L'équipe d'Italie ne possède plus la marge sur ses adversaires dont elle disposait lors du dernier Euro. Chiellini et Bonucci, atteints par la limite d'âge, ont pris leur retraite, remplacés numériquement par de jeunes joueurs (Calafiori a 22 ans et Bastoni 25) qui n'ont pas encore atteint leur pleine mesure en défense centrale, un poste qui requiert métier, sagesse et expérience. Barella, malgré toutes ses qualités, ne s'est pas installé dans les crampons de Verratti, véritable playmaker , homme de base de Mancini et courroie de transmission de la Nazionale championne d'Europe. Jorginho, troisième du Ballon d'Or 2021 et titulaire lors des trois matches du premier tour, est devenu un joueur ordinaire et banal, souvent confiné à un rôle de remplaçant à Arsenal (24 rencontres disputées cette saison seulement).
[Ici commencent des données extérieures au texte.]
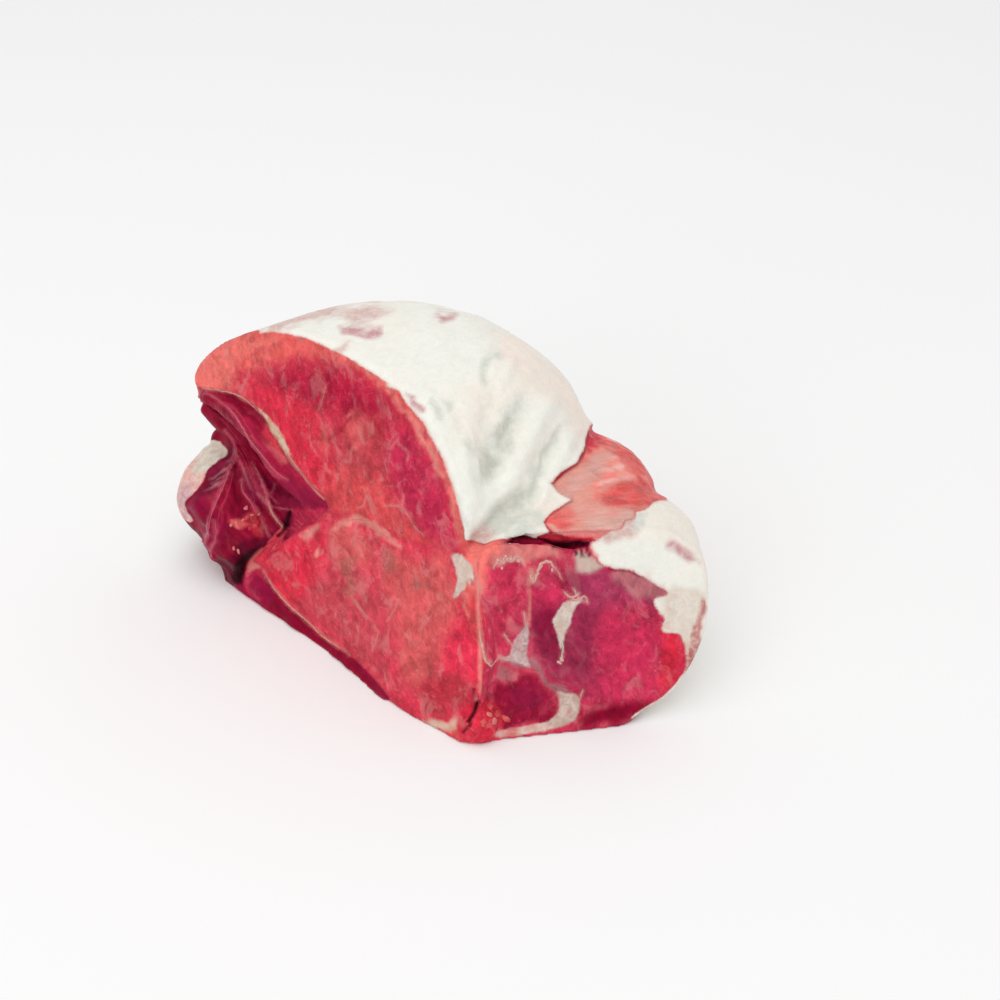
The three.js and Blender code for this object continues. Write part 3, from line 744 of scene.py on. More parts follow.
class Outline:
    """Signed distance from a closed line in a plane, negative inside, looked up on a fine grid."""

    def __init__(self, points, margin=130.0, spacing=1.5, curved=True):
        line = closed_curve(points) if curved else np.array(points, float)
        self.low = line.min(0) - margin
        self.spacing = spacing
        high = line.max(0) + margin
        u, v = np.meshgrid(
            np.arange(self.low[0], high[0], spacing),
            np.arange(self.low[1], high[1], spacing),
            indexing="ij",
        )
        gap = np.full(u.shape, np.inf)
        inside = np.zeros(u.shape, bool)
        for start, end in zip(line, np.roll(line, -1, axis=0)):
            du, dv = end - start
            t = np.clip(((u - start[0]) * du + (v - start[1]) * dv) / (du * du + dv * dv), 0, 1)
            gap = np.minimum(gap, (u - start[0] - du * t) ** 2 + (v - start[1] - dv * t) ** 2)
            if dv:
                crosses = (start[1] > v) != (end[1] > v)
                inside ^= crosses & (u < start[0] + du * (v - start[1]) / dv)
        self.grid = np.where(inside, -1, 1) * np.sqrt(gap)

    def __call__(self, u, v):
        """The distance at (u, v), between the nearest grid points."""
        rows, columns = self.grid.shape
        x = np.clip((u - self.low[0]) / self.spacing, 0, rows - 1.001)
        y = np.clip((v - self.low[1]) / self.spacing, 0, columns - 1.001)
        i, j = x.astype(int), y.astype(int)
        x, y = x - i, y - j
        left = self.grid[i, j] * (1 - y) + self.grid[i, j + 1] * y
        right = self.grid[i + 1, j] * (1 - y) + self.grid[i + 1, j + 1] * y
        return left * (1 - x) + right * x


def pillow(outline, past_end, radius):
    """An outline carried back to an end plane and rounded over there, like the end of a pillow."""
    side, end = outline + radius, past_end + radius
    outer = np.hypot(np.maximum(side, 0), np.maximum(end, 0))
    return np.minimum(np.maximum(side, end), 0) + outer - radius


def past_plane(place, point, facing):
    """Distance past a plane through the point, positive on the side that it faces."""
    length = math.sqrt(sum(f * f for f in facing))
    return sum((p - q) * f for p, q, f in zip(place, point, facing)) / length


def cut_place(place):
    """Place on the rump cut seen from the front: along the board, and back from the cut."""
    x, y = place[0] - RUMP_CUT_FOOT[0], place[1] - RUMP_CUT_FOOT[1]
    return (y - x) * math.sqrt(0.5), (x + y) * math.sqrt(0.5)


def swollen(distance, along, height, swells):
    """The distance past a cut's plane, less the swells of the meat there."""
    for rise, *middle_and_spread in swells:
        distance = distance - rise * hump(along, height, *middle_and_spread)
    return distance


def rump_cut_distance(place):
    """Distance past the slanting cut at the rump end."""
    along, _ = cut_place(place)
    across = -math.sqrt(0.5) * math.cos(RUMP_CUT_LEAN)
    facing = (across, across, math.sin(RUMP_CUT_LEAN))
    return swollen(past_plane(place, RUMP_CUT_FOOT, facing), along, place[2], RUMP_CUT_SWELLS)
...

Quant à Insigne et Immobile, qui formaient avec Chiesa un trident offensif souvent très critiqué, ils avaient eu le mérite de trouver le chemin des filets à quatre reprises alors que Scamacca, dont le compteur reste bloqué à un seul but en sélection, Retegui et Raspadori sont restés muets dans ce début d'Euro (les trois buts italiens ont été signés par Bastoni, Barella et Zaccagni). Aucun secteur de jeu ne se porte réellement bien au sein de cette équipe et seul Donnarumma se montre véritablement au niveau. Si l'Italie réédite en huitièmes de finale son niveau de performance du premier tour, nul doute que le portier italien devrait avoir beaucoup de travail contre la Suisse.